Intel also demonstrated the power management benefits of the 2 low-power island cores in the SoC tile of the "Meteor Lake." The hardware scheduler of the processor is programmed to direct processing load to these cores first, and depending on their performance demand, upgrade them to the E-cores of the Compute tile, and then onward to the P-cores. When idling or with very low performance demand, all background tasks are relegated to the LP island cores, allowing the processor to clock-gate the Compute tile. This results in power savings ranging anywhere between 8% to 35%. Intel considers tasks such as video playback on online streaming services, or web-browsing, as workloads that can be relegated to the LP island cores for such power savings.
Sources:
HotHardware (YouTube), VideoCardz
In its comparison, the company picked the Core Ultra 7 165H, a middle-of-the-market performance segment part in the 28 W class. This is compared to the Core i7-1370P "Raptor Lake," and the AMD Ryzen 7 7840U. The company also dropped in the fastest Windows-ready Arm chip in the market, the Qualcomm 8cx Gen 3. In the 33 games that the 165H was compared to the 7840U, the Intel iGPU is shown posting performance leads ranging between 3% to 70% over the Radeon 780M, in 23 out of 33 games. In one of the games, the two perform on par with each other. In 9 out of 33 games, the Radeon 780M beats the Intel Xe-LPG by 2% to 18%. The iGPU of the 165H packs 8 Xe cores, or 128 EU (1,024 unified shaders). The Radeon 780M is powered by 12 RDNA3 compute units (768 stream processors).The Core Ultra 7 165H is a 16-core/22-thread processor, with 6 P-cores, 8 E-cores, and 2 L-cores (low-power island cores). The company put out a selection of multi-threaded CPU performance benchmarks, where it compared the chip to an i7-1370P (6P+8E), and the 7840U (8-core). In its benchmarks, Intel claims that the 165H is an average of 11% faster than the 7840U, and 9% faster than the i7-1370P, which is claimed to be 2% faster than the 7840U. All three chips are claimed to be of a similar power class, catering to the same category of thin-and-light notebooks.
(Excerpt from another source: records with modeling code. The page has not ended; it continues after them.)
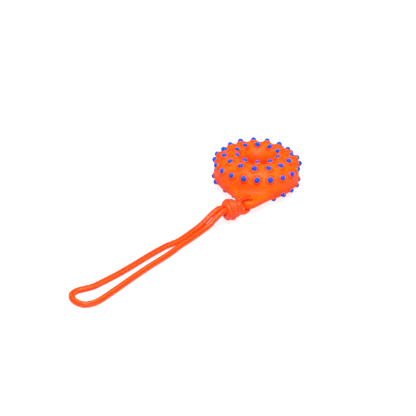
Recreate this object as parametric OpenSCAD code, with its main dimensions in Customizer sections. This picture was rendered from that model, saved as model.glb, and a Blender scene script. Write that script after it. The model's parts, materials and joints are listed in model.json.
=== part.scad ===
// Nubbed ring on a rope: a soft moulded throwing and tugging ring with a
// rope lug, coloured nub tips and a knotted hand loop of braided cord.
// Millimetres. The origin is the centre of the ring's hole, +Z is the hole's
// axis, and the rope lug points along -Y. Angles around the ring are counted
// from -Y towards +X; angles around the tube are counted from the outward
// horizontal upwards.

/* [Ring] */
// Radius of the circle that the tube's centre runs on
ring_r = 26.6; // [26:0.1:28]
// Outer radius of the tube's rounded top and bottom, without its nubs
tube_r = 15.3; // [14.8:0.1:15.6]
// Height above and below the middle at which the rounded parts are centred
tube_rise = 1.5; // [1:0.1:2]
// Thickness of the moulded wall around the hollow
wall = 3.5; // [2.5:0.1:5]
// Radius of the straight land in the middle hole
hole_r = 11.5; // [11.4:0.1:12]

/* [Nubs] */
// Distance from the centre of the tube's rounded part to a nub's tip
tip_r = 19.3; // [18.6:0.1:19.8]
// Radius of a nub where it leaves the tube
nub_base_r = 3.8; // [3:0.1:4.2]
// Radius of a nub under its coloured tip
nub_seat_r = 2.7; // [2:0.1:3]
// Height of the coloured tip
tip_h = 1.8; // [1.2:0.1:2.2]

/* [Lug] */
// Distance from the ring's centre to the rope hole
lug_reach = 55; // [53:0.5:57]
// Radius of the lug's rounded end
lug_end_r = 8; // [7:0.5:9]
// Radius of the circle that the lug's straight sides start from
lug_root_r = 37.8; // [36:0.1:39]
// Height of the lug's underside
lug_low = -12.7; // [-13.5:0.1:-12.4]
// Height of the lug's upper side
lug_high = -4.9; // [-6:0.1:-4.6]
// Radius of the rope hole
rope_hole_r = 3.6; // [3.4:0.1:4]

/* [Rope] */
// Diameter of the braided cord
cord_d = 5.5; // [5:0.1:5.6]
// Largest radius of the knot
knot_r = 10.8; // [10:0.1:10.9]
// Length of the knot along its own axis
knot_len = 20; // [18:0.5:20.5]
// How far the knot's loop end is tipped up, in degrees
knot_tilt = 18; // [12:1:20]

/* [Hidden] */
$fn = 96;

orange = [1.0, 0.42, 0.10];
blue = [0.02, 0.33, 0.95];
cord_orange = [1.0, 0.30, 0.08];
overlap = 1.5;
cord_r = cord_d / 2;
cord_sides = 10;

// Each row of nubs: angle around the tube, count, first angle around the
// ring, and the angles between which the lug leaves no room for a nub.
upper_outer = [26, 20, 7, 0, 0];
upper_shoulder = [67, 15, 2, 0, 0];
upper_crown = [109, 10, 7, 0, 0];
lower_outer = [-26, 20, 8, -50, 40];
lower_shoulder = [-67, 15, -9, -25, 30];
lower_crown = [-109, 10, 7, 0, 0];
ROWS = [upper_outer, upper_shoulder, upper_crown, lower_outer, lower_shoulder, lower_crown];

// Angles around the ring at which a row has a nub, from -180 to 180
function turned(a) = a > 180 ? a - 360 : a;
function row_angles(row) = [
    for (k = [0 : row[1] - 1])
        let (a = turned(row[2] + k * 360 / row[1]))
        if (a <= row[3] || a >= row[4]) a];

// The dome of a tip is the cap of a sphere over the nub's flat seat
seat_at = tip_r - tip_h;
dome_r = (nub_seat_r * nub_seat_r + tip_h * tip_h) / (2 * tip_h);
// The nub's cone goes down into the tube as far as overlap
cone_slope = (nub_base_r - nub_seat_r) / (seat_at - tube_r);
cone_root_r = nub_base_r + cone_slope * overlap;

// The lug's sides touch the root circle and the end circle
side_angle = asin((lug_root_r - lug_end_r) / lug_reach);
side_normal = [cos(side_angle), -sin(side_angle)];
lug_end = [0, -lug_reach];
root_touch = lug_root_r * side_normal;
end_touch = lug_end + lug_end_r * side_normal;

// The hand loop leaves the knot, lies on the ground and comes back beside
// itself. Its two ends lie on the axis that it swings up and down about.
LOOP_ROUTE = [
    [-24.6, -80.7, -4.8], [-27.6, -84.7, -5.3], [-31.6, -89.7, -7.8], [-37.6, -97.7, -12.8],
    [-44.6, -107.7, -16.3], [-50.6, -119.7, -17], [-55.6, -129.7, -17], [-65.6, -142.7, -17],
    [-76.6, -161.7, -17], [-86.6, -180.7, -17], [-96.6, -198.7, -17], [-107.6, -215.7, -17],
    [-112.6, -222.7, -17], [-118.6, -227.7, -17], [-123.6, -231.7, -17], [-126.6, -237.7, -17],
    [-124.6, -244.7, -17], [-119.6, -249.7, -17], [-112.6, -251.7, -17], [-105.6, -247.7, -17],
    [-100.6, -240.7, -17], [-91.6, -221.7, -17], [-81.6, -199.7, -17], [-71.6, -178.7, -17],
    [-61.6, -159.7, -17], [-56.6, -148.7, -17], [-51.6, -136.7, -17], [-45.6, -124.7, -17],
    [-39.6, -111.7, -17], [-34.6, -102.7, -15.8], [-30.6, -98.7, -13.3], [-27.6, -94.7, -10.3],
    [-23.6, -89.7, -6.8], [-19.6, -84.7, -4.8]];
// The eye goes over the lug, down its hole and back under it. Each point is
// the distance from the hole's axis towards the knot, the distance to the
// side, and the height.
EYE_ROUTE = [
    [16, 0, -2.6], [13, 0, -1.3], [10, 0, -0.9], [7, 0, -1.1], [4.4, 0, -1.6],
    [2, 0, -2.35], [0.7, 0, -4.2], [0.1, 0, -6.6], [0, 0, -9.5], [0, 0, -12],
    [0.45, 0.1, -13.6], [1.6, 0.4, -15], [3.6, 0.8, -15.8], [6.5, 1, -15.9],
    [9.5, 0.8, -15.5], [12.5, 0.3, -14.7], [16, 0, -13.6]];

loop_start = LOOP_ROUTE[0];
loop_finish = LOOP_ROUTE[len(LOOP_ROUTE) - 1];
loop_hinge = (loop_start + loop_finish) / 2;
hinge_gap = 0.45;
// Plan direction from the lug out along the knot, square to the hinge axis
across = loop_finish - loop_start;
knot_heading = atan2(across[0], -across[1]) + 180;
knot_plan = [cos(knot_heading), sin(knot_heading)];
knot_axis = [knot_plan[0] * cos(knot_tilt), knot_plan[1] * cos(knot_tilt), sin(knot_tilt)];
knot_centre = loop_hinge - knot_axis * (knot_len / 2 + cord_r + hinge_gap);
knot_entry = knot_centre - knot_axis * knot_len / 2;
eye_run = [knot_entry[0], knot_entry[1] + lug_reach];
eye_plan = eye_run / norm(eye_run);
eye_side = [-eye_plan[1], eye_plan[0]];

// A curve through the points p, with a ring about every step millimetres
function bend(a, b, c, d, t) =
    0.5 * (2 * b + (c - a) * t + (2 * a - 5 * b + 4 * c - d) * t * t
           + (3 * b - a - 3 * c + d) * t * t * t);
function smooth_curve(p, step) = [
    for (i = [0 : len(p) - 2])
        let (n = max(1, round(norm(p[i + 1] - p[i]) / step)))
        for (k = [0 : n - 1])
            bend(p[max(i - 1, 0)], p[i], p[i + 1], p[min(i + 2, len(p) - 1)], k / n),
    p[len(p) - 1]];
function unit(v) = v / norm(v);
function heading(p, i) = unit(p[min(i + 1, len(p) - 1)] - p[max(i - 1, 0)]);

// A round cord along the points p with half-ball ends. The vector side_of is
// never along the cord, and sets how the rings are turned.
module cord(p, side_of) {
    last = len(p) - 1;
    first_way = heading(p, 0);
    last_way = heading(p, last);
    round_off = [80, 52, 26];
    centres = concat(
        [for (a = round_off) p[0] - first_way * cord_r * sin(a)], p,
        [for (k = [2 : -1 : 0]) p[last] + last_way * cord_r * sin(round_off[k])]);
    radii = concat(
        [for (a = round_off) cord_r * cos(a)], [for (q = p) cord_r],
        [for (k = [2 : -1 : 0]) cord_r * cos(round_off[k])]);
    ways = concat(
        [for (a = round_off) first_way], [for (i = [0 : last]) heading(p, i)],
        [for (a = round_off) last_way]);
    rings = len(centres);
    m = cord_sides;
    points = [
        for (i = [0 : rings - 1])
            let (side = unit(cross(ways[i], side_of)), up = cross(side, ways[i]))
            for (k = [0 : m - 1])
                centres[i] + radii[i] * (side * cos(360 * k / m) + up * sin(360 * k / m))];
    walls = [
        for (i = [0 : rings - 2])
            for (k = [0 : m - 1])
                [i * m + k, (i + 1) * m + k, (i + 1) * m + (k + 1) % m, i * m + (k + 1) % m]];
    near_end = [for (k = [0 : m - 1]) k];
    far_end = [for (k = [m - 1 : -1 : 0]) (rings - 1) * m + k];
    polyhedron(points, concat(walls, [near_end], [far_end]));
}

// Puts its children on the tube, with +Z away from the centre of its rounded part
module at_nubs(row) {
    for (a = row_angles(row))
        rotate([0, 0, a]) translate([0, -ring_r, sign(row[0]) * tube_rise])
            rotate([90 - row[0], 0, 0]) children();
}

module nub_cone() {
    translate([0, 0, tube_r - overlap])
        cylinder(r1 = cone_root_r, r2 = nub_seat_r, h = seat_at - tube_r + overlap, $fn = 48);
}

module nub_tip() {
    intersection() {
        translate([0, 0, tip_r - dome_r]) sphere(dome_r, $fn = 48);
        translate([0, 0, seat_at]) cylinder(r = nub_base_r, h = tip_h + overlap, $fn = 48);
    }
}

// A tube of radius r bent into the ring, taller than it is wide
module tube(r) {
    for (z = [-tube_rise, tube_rise])
        rotate_extrude() translate([ring_r, z]) circle(r);
    translate([0, 0, -tube_rise])
        difference() {
            cylinder(r = ring_r + r, h = 2 * tube_rise);
            translate([0, 0, -1]) cylinder(r = ring_r - r, h = 2 * tube_rise + 2);
        }
}

module lug_plate() {
    height = lug_high - lug_low;
    translate([0, 0, lug_low]) {
        translate([0, -lug_reach, 0]) cylinder(r = lug_end_r, h = height);
        linear_extrude(height)
            polygon([root_touch, end_touch, [-end_touch[0], end_touch[1]],
                     [-root_touch[0], root_touch[1]]]);
    }
}

// The hollow tube of the ring and its nubs
module ring_body() {
    color(orange)
        difference() {
            union() {
                tube(tube_r);
                for (row = ROWS) at_nubs(row) nub_cone();
            }
            tube(tube_r - wall);
            translate([0, 0, -tube_r - tube_rise])
                cylinder(r = hole_r, h = 2 * (tube_r + tube_rise));
        }
}

// The flat lug that the cord goes through. It is moulded in one with the
// ring, and meets the tube's outside and the nearest nubs face to face.
module rope_lug() {
    color(orange)
        difference() {
            lug_plate();
            tube(tube_r);
            for (row = [lower_outer, lower_shoulder]) at_nubs(row) {
                nub_cone();
                nub_tip();
            }
            translate([0, -lug_reach, lug_low - 1])
                cylinder(r = rope_hole_r, h = lug_high - lug_low + 2);
        }
}

// The coloured tips of one row
module tips(row) {
    color(blue) at_nubs(row) nub_tip();
}

module rope_eye() {
    route = [
        for (q = EYE_ROUTE)
            let (plan = eye_plan * q[0] + eye_side * q[1])
            [plan[0], plan[1] - lug_reach, q[2]]];
    color(cord_orange) cord(route, [-eye_side[0], -eye_side[1], 0]);
}

// The wrapped knot's outer shape: a short barrel with rounded shoulders
module rope_knot() {
    end_r = knot_r * 0.62;
    half = knot_len / 2;
    steps = 8;
    color(cord_orange)
        translate(knot_centre) rotate([0, 0, knot_heading]) rotate([0, 90 - knot_tilt, 0])
            rotate_extrude()
                polygon(concat(
                    [[0, -half]],
                    [for (k = [-steps : steps])
                        [end_r + (knot_r - end_r) * cos(90 * k / steps), half * k / steps]],
                    [[0, half]]));
}

module hand_loop() {
    color(cord_orange) cord(smooth_curve(LOOP_ROUTE, 10), [0, 0, 1]);
}

ring_body();
rope_lug();
tips(upper_outer);  // tips_upper_outer
tips(upper_shoulder);  // tips_upper_shoulder
tips(upper_crown);  // tips_upper_crown
tips(lower_outer);  // tips_lower_outer
tips(lower_shoulder);  // tips_lower_shoulder
tips(lower_crown);  // tips_lower_crown
rope_eye();
rope_knot();
hand_loop();
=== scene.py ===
"""Looks of a nubbed throwing ring on a knotted hand loop of braided cord.

Everything is in metres in the part's own frame: the origin is the centre of the ring's
middle hole, +Z is the hole's axis and the cord lug points along -Y. Angles around the
ring are counted from -Y towards +X, and angles around the tube from the outward
horizontal upwards.
"""
import json
import logging
import math
from dataclasses import dataclass
from enum import Enum

import bpy
import numpy as np
from mathutils import Matrix, Vector


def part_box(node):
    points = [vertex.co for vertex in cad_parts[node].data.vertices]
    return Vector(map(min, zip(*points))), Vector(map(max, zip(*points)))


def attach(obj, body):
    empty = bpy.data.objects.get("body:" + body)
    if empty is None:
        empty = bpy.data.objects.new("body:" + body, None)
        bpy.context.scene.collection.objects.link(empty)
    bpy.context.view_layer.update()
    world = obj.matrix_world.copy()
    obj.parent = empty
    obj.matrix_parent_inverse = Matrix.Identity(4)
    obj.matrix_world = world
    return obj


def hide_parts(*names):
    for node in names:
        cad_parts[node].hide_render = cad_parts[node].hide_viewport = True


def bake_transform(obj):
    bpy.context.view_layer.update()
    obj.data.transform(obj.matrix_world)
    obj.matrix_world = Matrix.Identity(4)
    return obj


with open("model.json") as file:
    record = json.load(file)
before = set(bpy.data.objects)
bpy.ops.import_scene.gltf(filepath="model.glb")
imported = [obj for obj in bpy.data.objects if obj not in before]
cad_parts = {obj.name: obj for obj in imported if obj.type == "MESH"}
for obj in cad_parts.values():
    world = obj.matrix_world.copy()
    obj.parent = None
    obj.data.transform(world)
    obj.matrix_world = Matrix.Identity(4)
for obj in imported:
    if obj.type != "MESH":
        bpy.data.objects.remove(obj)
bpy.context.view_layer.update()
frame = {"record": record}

LOG = logging.getLogger("ring_on_a_rope")
MM = 0.001

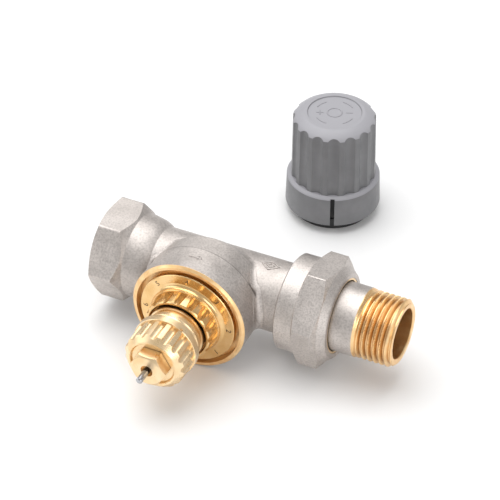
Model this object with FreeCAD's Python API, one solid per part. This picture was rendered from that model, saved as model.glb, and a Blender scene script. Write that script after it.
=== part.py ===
import FreeCAD, Part
import math
import os

# Straight thermostatic radiator valve, DN 15, with its manual cap standing beside it.
# Millimetres.  Origin: where the pipe axis meets the spindle axis.
# +X runs along the pipe to the outlet, -Y along the spindle to the pin, +Z is up.
# s is the distance from the pipe axis along -Y, h the height above the resting surface.

# --- pipe line of the body -------------------------------------------------------
INLET_REACH = 36.3            # inlet face to spindle axis
OVERALL_LENGTH = 96.5         # inlet face to outlet face
TUBE_R = 10.8                 # outer radius of the forged tube
INLET_WALL = 4.18             # thread crest to a flat of the inlet hexagon
INLET_HEX_LENGTH = 7.9
INLET_BAND_DROP = 0.5         # round band behind the hexagon, below the flats
HEX_EDGE_R = 0.9              # rounding of forged hexagon edges
PITCH = 25.4 / 14             # pipe thread, 14 turns to the inch
THREAD_CREST = 0.36           # width of a thread crest
INLET_THREAD_R = 9.32         # crest radius of the female thread
INLET_THREAD_DEPTH = 15.9
THREAD_HEIGHT = 1.16

# --- water way -------------------------------------------------------------------
INLET_WAY_R = 5.8
INLET_WAY_SHIFT = 3.4         # the inlet passage runs behind the pipe axis
WAY_PAST_SEAT = 1.0           # inlet passage runs on past the seat hole
OUTLET_WAY_R = 6.6
OUTLET_WAY_SHIFT = 2.6        # the outlet passage runs in front of it
WAY_WALL = 1.6                # wall between the ends of the two passages
OUTLET_BORE_R = 8.2
OUTLET_BORE_START = 20.0
SEAT_HOLE_R = 5.0
SEAT_RING_T = 1.4             # width of the pressed seat ring
SEAT_RING_FLOOR = 0.3         # metal left under the seat ring
SEAT_DECK_T = 1.2             # deck between the inlet passage and the chamber
SEAT_LIP = 0.6                # seat ring stands proud of the floor

# --- boss that holds the insert --------------------------------------------------
BOSS_R = 18.3
BOSS_STEP_S = 9.6
BOSS_STEP = 0.6
BOSS_REAR_S = 2.3
BOSS_REAR_DROP = 1.6
BOSS_ROOT_S = -5.0
BOSS_DRAFT = 0.25
RIM_T = 1.5
RIM_GROOVE = 1.5              # open groove between rim and setting ring
RIM_HEIGHT = 3.05             # rim above the recess for the setting ring
RIM_CHAMFER = 0.7

# --- bonnet, fixed in the boss ---------------------------------------------------
BONNET_FLANGE_T = 1.3
BONNET_FLANGE_LEDGE = 1.45
BONNET_THREAD_LENGTH = 5.5
BONNET_DROP = 0.15            # bonnet above the retaining clip
O_RING_SECTION = 1.3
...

Intel also demonstrated the power management benefits of the 2 low-power island cores in the SoC tile of the "Meteor Lake." The hardware scheduler of the processor is programmed to direct processing load to these cores first, and depending on their performance demand, upgrade them to the E-cores of the Compute tile, and then onward to the P-cores. When idling or with very low performance demand, all background tasks are relegated to the LP island cores, allowing the processor to clock-gate the Compute tile. This results in power savings ranging anywhere between 8% to 35%. Intel considers tasks such as video playback on online streaming services, or web-browsing, as workloads that can be relegated to the LP island cores for such power savings.
29 Comments on Intel Claims Meteor Lake Beating Ryzen 7040 Phoenix in both Graphics and CPU Performance
This look like a future Bulldozer moment for Intel. i hope that i am wrong but since they barely compete against a CPU that will be 1 year old and the 8xxx APU are coming early next year (shipping now), i doubt that they will be able to compete soon with AMD.
There will be a double whammy with Strix point still in 2024. i hope that i am wrong.
It is true that Meteor Lake is only coming to mobile (probably because it can't clock high enough for desktop) and it's a regression in single-threaded performance and it's late to market at a time when Intel needs a win. But it's efficient and has a great iGPU. It's not using a new CPU microarchitecture, so the regression in CPU performance is on the Intel 4 node and not on the design. (The E core microarchitecture is new but the multithreaded performance is better so I think those cores really have improved.) AMD isn't making stellar leaps; Zen 4 is good but not spectacular like what Bulldozer was against, and RDNA3 is probably why Meteor Lake's iGPU looks so good. And Intel won't be stuck on Intel 4 forever; Intel 3 and 20A are both due next year.
Bulldozer was a failure that AMD's entire future was built on. Meteor Lake is just another step down Intel's decline. I'd say it's more like Ice Lake, but at least this time Intel didn't precede it with a line that never really came to market (Cannon Lake). Ice Lake was followed by Tiger Lake which was great on mobile and Alder Lake which was great on desktop, so maybe there's hope for Arrow Lake and Lunar Lake. But the fact that Intel has been talking so much about Lunar Lake makes me think that Arrow Lake isn't looking much better than Meteor Lake.